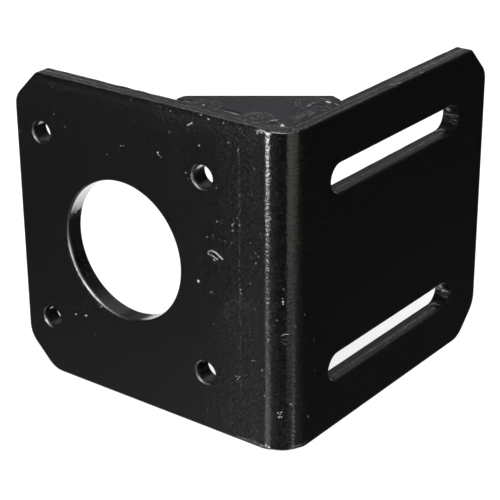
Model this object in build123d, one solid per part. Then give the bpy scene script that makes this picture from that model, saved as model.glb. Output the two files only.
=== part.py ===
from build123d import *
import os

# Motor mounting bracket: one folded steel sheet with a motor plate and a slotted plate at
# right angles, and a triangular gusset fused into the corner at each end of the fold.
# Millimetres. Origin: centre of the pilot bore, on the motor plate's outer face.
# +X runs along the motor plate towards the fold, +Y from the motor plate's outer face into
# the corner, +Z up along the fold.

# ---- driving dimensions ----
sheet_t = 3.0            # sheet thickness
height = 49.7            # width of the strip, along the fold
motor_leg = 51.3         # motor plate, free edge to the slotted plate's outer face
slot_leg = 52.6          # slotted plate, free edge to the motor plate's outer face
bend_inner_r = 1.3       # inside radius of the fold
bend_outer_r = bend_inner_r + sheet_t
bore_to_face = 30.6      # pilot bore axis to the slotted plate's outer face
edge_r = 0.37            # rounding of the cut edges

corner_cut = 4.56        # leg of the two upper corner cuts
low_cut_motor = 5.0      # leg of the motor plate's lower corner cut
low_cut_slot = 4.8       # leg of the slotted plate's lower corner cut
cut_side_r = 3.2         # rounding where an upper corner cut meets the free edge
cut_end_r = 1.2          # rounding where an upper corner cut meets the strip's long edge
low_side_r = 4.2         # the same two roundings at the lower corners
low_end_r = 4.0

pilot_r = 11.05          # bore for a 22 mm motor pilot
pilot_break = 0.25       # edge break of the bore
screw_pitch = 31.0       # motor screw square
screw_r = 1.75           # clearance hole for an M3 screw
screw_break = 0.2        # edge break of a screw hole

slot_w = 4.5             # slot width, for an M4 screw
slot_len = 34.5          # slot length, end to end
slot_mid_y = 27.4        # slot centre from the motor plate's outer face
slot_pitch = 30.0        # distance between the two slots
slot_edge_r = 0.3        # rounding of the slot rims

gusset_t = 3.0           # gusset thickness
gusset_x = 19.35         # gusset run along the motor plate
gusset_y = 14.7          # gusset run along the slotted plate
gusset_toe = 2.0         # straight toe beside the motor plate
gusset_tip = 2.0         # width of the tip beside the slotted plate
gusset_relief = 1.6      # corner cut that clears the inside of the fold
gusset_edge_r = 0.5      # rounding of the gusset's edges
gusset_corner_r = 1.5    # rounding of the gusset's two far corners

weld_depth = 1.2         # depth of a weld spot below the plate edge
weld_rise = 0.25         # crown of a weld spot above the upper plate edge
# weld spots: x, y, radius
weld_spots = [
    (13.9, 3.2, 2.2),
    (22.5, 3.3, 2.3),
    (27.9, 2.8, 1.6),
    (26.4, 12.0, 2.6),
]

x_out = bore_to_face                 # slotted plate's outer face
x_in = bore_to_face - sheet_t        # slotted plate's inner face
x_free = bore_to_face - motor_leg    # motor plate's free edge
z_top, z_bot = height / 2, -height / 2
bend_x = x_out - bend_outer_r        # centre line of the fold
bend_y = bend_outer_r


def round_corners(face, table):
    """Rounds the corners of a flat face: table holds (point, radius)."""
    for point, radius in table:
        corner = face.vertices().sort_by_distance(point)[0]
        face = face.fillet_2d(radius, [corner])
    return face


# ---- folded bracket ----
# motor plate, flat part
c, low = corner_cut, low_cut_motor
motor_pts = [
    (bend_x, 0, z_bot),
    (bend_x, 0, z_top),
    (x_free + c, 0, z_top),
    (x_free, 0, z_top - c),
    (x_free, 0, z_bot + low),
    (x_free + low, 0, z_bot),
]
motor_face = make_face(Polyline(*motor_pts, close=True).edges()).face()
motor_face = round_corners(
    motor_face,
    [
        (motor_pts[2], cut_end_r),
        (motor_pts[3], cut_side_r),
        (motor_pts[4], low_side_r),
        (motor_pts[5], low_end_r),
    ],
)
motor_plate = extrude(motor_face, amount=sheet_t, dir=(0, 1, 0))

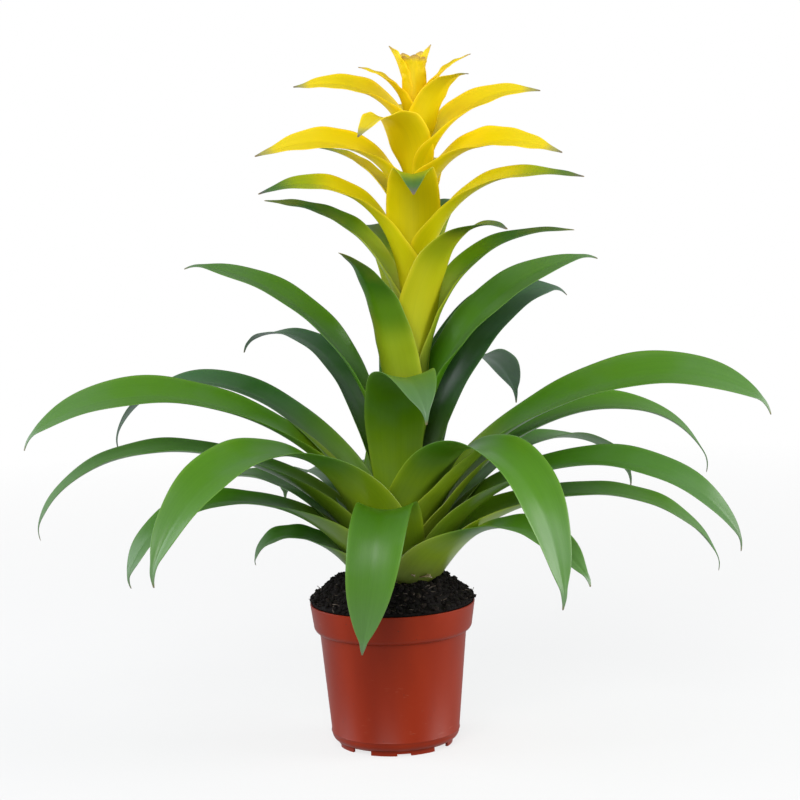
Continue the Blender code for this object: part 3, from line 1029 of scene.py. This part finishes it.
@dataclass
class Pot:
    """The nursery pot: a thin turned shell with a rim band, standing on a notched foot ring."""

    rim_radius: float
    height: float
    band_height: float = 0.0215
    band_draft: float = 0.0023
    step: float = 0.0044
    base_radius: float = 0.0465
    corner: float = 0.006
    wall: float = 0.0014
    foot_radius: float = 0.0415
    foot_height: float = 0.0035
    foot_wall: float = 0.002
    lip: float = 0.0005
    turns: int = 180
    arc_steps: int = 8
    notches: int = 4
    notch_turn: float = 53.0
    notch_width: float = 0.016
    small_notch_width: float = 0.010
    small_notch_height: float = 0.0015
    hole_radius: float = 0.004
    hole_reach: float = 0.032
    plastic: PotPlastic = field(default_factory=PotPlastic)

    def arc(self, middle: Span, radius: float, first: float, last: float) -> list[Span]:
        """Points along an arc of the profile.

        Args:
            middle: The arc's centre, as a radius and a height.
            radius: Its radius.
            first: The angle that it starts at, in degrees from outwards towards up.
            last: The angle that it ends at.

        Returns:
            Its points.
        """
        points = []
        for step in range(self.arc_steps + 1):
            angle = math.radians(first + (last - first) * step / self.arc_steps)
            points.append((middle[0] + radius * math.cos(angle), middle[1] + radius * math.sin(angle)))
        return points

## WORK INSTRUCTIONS
Write out a verbatim copy of the data, beginning with its first line and ending with the line that contains "# the corner, +Z up along the fold.".

## OUTPUT
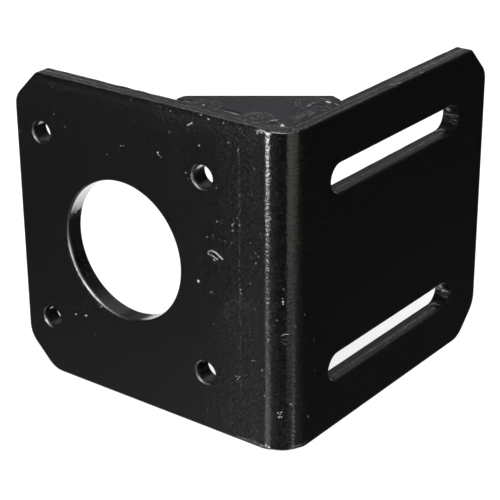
Model this object in build123d, one solid per part. Then give the bpy scene script that makes this picture from that model, saved as model.glb. Output the two files only.
=== part.py ===
from build123d import *
import os

# Motor mounting bracket: one folded steel sheet with a motor plate and a slotted plate at
# right angles, and a triangular gusset fused into the corner at each end of the fold.
# Millimetres. Origin: centre of the pilot bore, on the motor plate's outer face.
# +X runs along the motor plate towards the fold, +Y from the motor plate's outer face into
# the corner, +Z up along the fold.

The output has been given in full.